Charles William Nevill (7 May 1815 – 7 June 1888) was a Welsh owner of a copper smelting company in Llanelli, and a Conservative Party politician. He was elected at the 1874 general election as the Member of Parliament (MP) for Carmarthen Boroughs, but resigned from Parliament two years later, accepting the Stewardship of the Chiltern Hundreds in 1876.

Family life
Charles William Nevill's grandfather was Charles Nevill (1753–1813) who founded a copper smelters in Llanelli which was passed to his son Richard Janion Nevill (1785–1856).  Nevill was born in Llanelli in a house near the copperworks and was educated at Llanelli Boys' Grammar School and Rugby School. He took over the family business on his father's death.

Public life
As a prominent industrialist it was natural that Nevill would become involved in local government and in 1850 became one of the first members of the Llanelly Board of Health.

Member of Parliament
In 1874, the octogenarian member for the Carmarthen Boroughs, Sir John Stepney, announced his decision to retire. Almost immediately, his son, Arthur, emerged as the new Liberal candidate. Arthur Stepney was regarded as an unlikely radical, and there as general surprise at his declaration of support for policies such as the disestablishment of the Anglican church in Wales.  Nevill, who has resisted calls to oppose the elder Stepney in 1868, now entered the fray.  His candidature was strengthened by his status as 'one of the largest employers of labour' in the locality.

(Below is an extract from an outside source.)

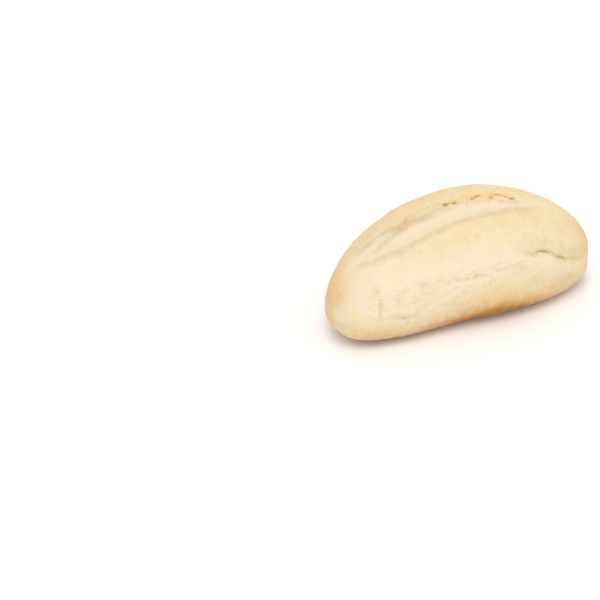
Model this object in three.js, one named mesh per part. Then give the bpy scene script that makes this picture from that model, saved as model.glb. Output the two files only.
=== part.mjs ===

One of the features of the election was that nonconformist ministers in Llanelli sought to encourage opposition to Nevill.

Nevill's popularity in Llanelli led to his election, although he did not command a majority in the county town of Carmarthen, which had a smaller electorate.

During his short parliamentary career, Nevill did not always support Conservative policy. He voted in favour of the extension of the county franchise, and also supported Osborne Morgan's Burials' Bill.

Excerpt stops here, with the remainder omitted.